> _Do this_
Write out the whole listing exactly as it stands.

═══ Material

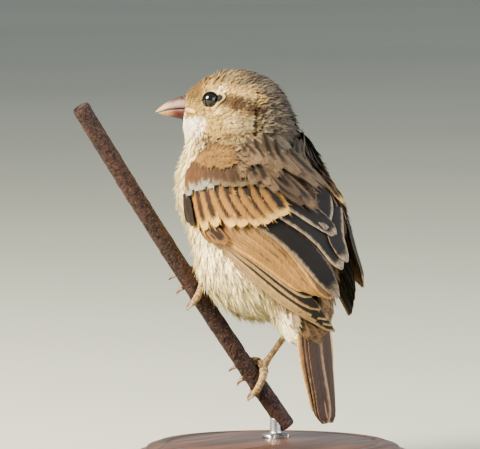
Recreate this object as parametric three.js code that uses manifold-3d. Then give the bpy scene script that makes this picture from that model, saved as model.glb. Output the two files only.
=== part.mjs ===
// A house sparrow in brown plumage, perched on a short length of rusty iron rod over a round display base.
// Millimetres, +Z up. The trunk heads along -Y, so the bird's left is +X. The origin is the centre of the
// base's underside. Every outline is the outline of the plumage, out to the feather tips.

import * as THREE from "three";
import { mergeVertices } from "three/addons/utils/BufferGeometryUtils.js";
import Module from "manifold-3d";

const wasm = await Module();
wasm.setup();

const { PI, cos, sin, max, min, abs, hypot, sqrt } = Math;
const rad = THREE.MathUtils.degToRad;
const lerp = THREE.MathUtils.lerp;
const smooth = (x, a, b) => THREE.MathUtils.smoothstep(x, a, b);
const Vec = THREE.Vector3;

// ---------------------------------------------------------------- driving dimensions

const GAP = 0.3; // clear space between neighbouring pieces
const BODY_HEIGHT = 84; // trunk centre above the table
const BODY_BACK = 4; // trunk centre in front of the base's centre
const BODY_SIDE = 3; // trunk centre to the left of the base's centre
const TRUNK_PITCH = rad(62); // trunk axis above the horizontal
const HEAD_YAW = rad(33); // head turned to the bird's left
const HEAD_AT = [10.4, 4.6, 38.0]; // head centre from the trunk centre: forward, left, up

const EYE_RADIUS = 2.9;
const EYE_AT = [4.0, 8.4, 0.7]; // eye centre from the head centre: forward, left, up
const BILL_BASE = [11.2, -2.7]; // middle of the bill's root from the head centre: forward, up
const BILL_LENGTH = 12.2;
const BILL_DROP = rad(5);
const BILL_WIDTH = 8.2;
const CULMEN_HEIGHT = 4.3;
const GONYS_DEPTH = 4.2;

const TAIL_ROOT = [-36, 6.4]; // tail root from the trunk centre: along the trunk axis, dorsal
const TAIL_LENGTH = 40.5;
const TAIL_PITCH = rad(84);
const TAIL_WIDTH = 18.5;
const TAIL_THICKNESS = 1.7;
const TAIL_LEAN = 2.4; // how far its tip stands to the right of the midline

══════

> _Result below_
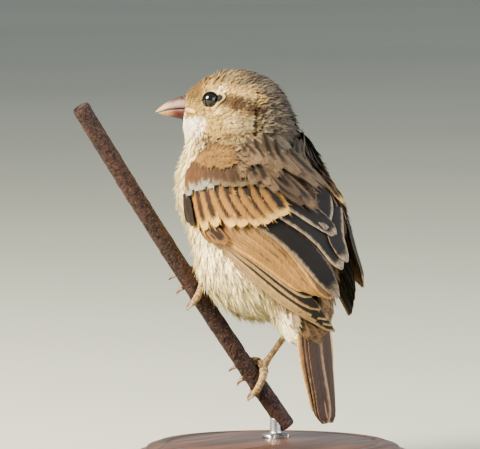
Recreate this object as parametric three.js code that uses manifold-3d. Then give the bpy scene script that makes this picture from that model, saved as model.glb. Output the two files only.
=== part.mjs ===
// A house sparrow in brown plumage, perched on a short length of rusty iron rod over a round display base.
// Millimetres, +Z up. The trunk heads along -Y, so the bird's left is +X. The origin is the centre of the
// base's underside. Every outline is the outline of the plumage, out to the feather tips.

import * as THREE from "three";
import { mergeVertices } from "three/addons/utils/BufferGeometryUtils.js";
import Module from "manifold-3d";

const wasm = await Module();
wasm.setup();

const { PI, cos, sin, max, min, abs, hypot, sqrt } = Math;
const rad = THREE.MathUtils.degToRad;
const lerp = THREE.MathUtils.lerp;
const smooth = (x, a, b) => THREE.MathUtils.smoothstep(x, a, b);
const Vec = THREE.Vector3;

// ---------------------------------------------------------------- driving dimensions

const GAP = 0.3; // clear space between neighbouring pieces
const BODY_HEIGHT = 84; // trunk centre above the table
const BODY_BACK = 4; // trunk centre in front of the base's centre
const BODY_SIDE = 3; // trunk centre to the left of the base's centre
const TRUNK_PITCH = rad(62); // trunk axis above the horizontal
const HEAD_YAW = rad(33); // head turned to the bird's left
const HEAD_AT = [10.4, 4.6, 38.0]; // head centre from the trunk centre: forward, left, up

const EYE_RADIUS = 2.9;
const EYE_AT = [4.0, 8.4, 0.7]; // eye centre from the head centre: forward, left, up
const BILL_BASE = [11.2, -2.7]; // middle of the bill's root from the head centre: forward, up
const BILL_LENGTH = 12.2;
const BILL_DROP = rad(5);
const BILL_WIDTH = 8.2;
const CULMEN_HEIGHT = 4.3;
const GONYS_DEPTH = 4.2;

const TAIL_ROOT = [-36, 6.4]; // tail root from the trunk centre: along the trunk axis, dorsal
const TAIL_LENGTH = 40.5;
const TAIL_PITCH = rad(84);
const TAIL_WIDTH = 18.5;
const TAIL_THICKNESS = 1.7;
const TAIL_LEAN = 2.4; // how far its tip stands to the right of the midline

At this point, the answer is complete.